Sidney Rigdon converted to The Church of Jesus Christ of Latter-day Saints, which had been established by Joseph Smith in April 1830. In 1830, Whitney heard of his conversion and of the missionaries who were in the area. She agreed to hear them preach, and was particularly impressed that they did not ask for any financial compensation from their audiences. She went home after hearing them speak to share with her husband that she felt it was the right church. Parley P. Pratt then taught Ann and Newel about the faith, and the two chose to be baptized in November 1830. Rigdon performed their baptisms.

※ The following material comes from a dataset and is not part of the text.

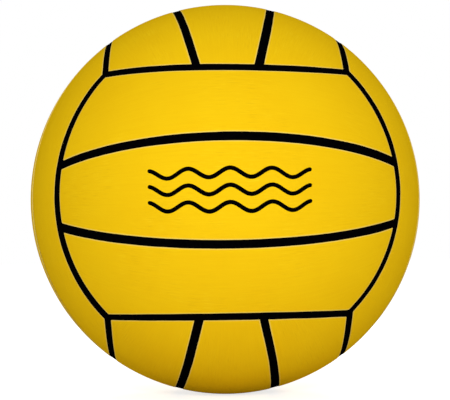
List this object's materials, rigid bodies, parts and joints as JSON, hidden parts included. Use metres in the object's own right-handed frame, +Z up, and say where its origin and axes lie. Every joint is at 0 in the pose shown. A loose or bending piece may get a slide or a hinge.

Joseph and Emma Smith arrived at Newel K. Whitney's store in Kirtland in December 1830. Joseph said, "I am Joseph the Prophet; you have prayed me here; now what do you want of me?" The Smiths then stayed in their home. While there, Joseph received revelations that are recorded in Doctrine and Covenants, most likely sections 41 through 44. Whitney felt that the Joseph and Emma's coming was fulfillment of a vision she and Newel had previously witnessed, in which "a cloud of glory rested upon [their] house." They lodged with the Whitneys for a number of weeks. Joseph noticed the quality of Whitney's singing voice and accordingly dubbed her "the sweet songstress of Zion". Immediately after receiving her patriarchal blessing at the hand of Joseph Smith Sr., Whitney sang about the history and importance of Adam-ondi-Ahman in tongues. The blessing had mentioned the "gift of singing inspirationally."

Whitney and her husband hosted a three-day feast for the poor in January 1836. They lost some of their wealth when the Kirtland Safety Society Banking Company collapsed and people began persecuting members of the church.

Traveling Westward

Whitney and her family traveled with the members of the church. They left Kirtland to move to Far West, Missouri in the fall of 1838 due to persecution. However, when they reached St. Louis, they were informed that Latter-day Saints were being kicked out of Missouri. They settled in Carrollton, Illinois during the winter of 1838–1839. They then moved to Quincy, Illinois during the next winter. By the spring of 1840, they had reached Nauvoo, Illinois, then called Commerce. When the family reached Nauvoo, most of them were sick, and Whitney had her ninth child. The couple received their endowments and were sealed in the Nauvoo Temple by Joseph Smith.

The family continued moving with the Saints, and went to Winter Quarters in February, 1846 before migrating to the Salt Lake Valley. During the difficult trek west, Whitney developed rheumatoid arthritis in her arms and legs. She also gave birth to a son, Newel M., at Winter Quarters. They arrived in Salt Lake City on September 24, 1848. Two years later, her husband died.

LDS Church service

In March 1842, Whitney became one of the original leaders of the Relief Society, with Emma Hale Smith, Sarah M. Cleveland, and Eliza Roxcy Snow (who had been her acquaintance in Kirtland). Whitney served as the second counselor under Emma Smith. Whitney presided over many of the Relief Society's last meetings in Nauvoo, as Emma Smith was away travelling, ill, or struggling with Joseph Smith's doctrine of plural marriage. Ann and Newell Whitney consented for Joseph Smith to marry their daughter in 1842. Shortly after Joseph Smith's death in 1844, Newel took another wife. Ann wrote that she was "more favorably disposed to women as a class" since she had a sister wife.

Three Women of Mormondom
Elizabeth Ann Whitney (left) with Emmeline B. Wells (center) and Eliza R. Snow (right), ca. 1876

After the Nauvoo temple was completed, Whitney was the second woman to receive her endowment (after Emma Smith). Whitney worked there daily during the winter of 1845-46 to help other members receive their endowments. In 1850, Brigham Young called her to be in charge of the women's department of the Endowment House. Whitney also served as second counselor to Eliza R. Snow in the Relief Society presidency from 1880–1882.

Later years

Beginning in August 1878, Whitney's autobiography was published in a series called A Leaf from an Autobiography in the Woman's Exponent. In November 1879, she purchased a plot of land that had previously belonged to Brigham Young.

Death

Elizabeth Whitney was affectionately called "Mother Whitney" by members of the church for her service and compassion. It is noted that she had the gift of tongues, and that she even sang in tongues. Whitney also used seer stones. She died in Salt Lake City in 1882 and was buried in Salt Lake City Cemetery. At the time of her death she was the second oldest member of the LDS church. Daniel H. Wells, Lorenzo D. Young, and Joseph F. Smith spoke at Whitney's funeral and praised her for her faith and service in the church. A residence hall at Brigham Young University was named after her in 1957.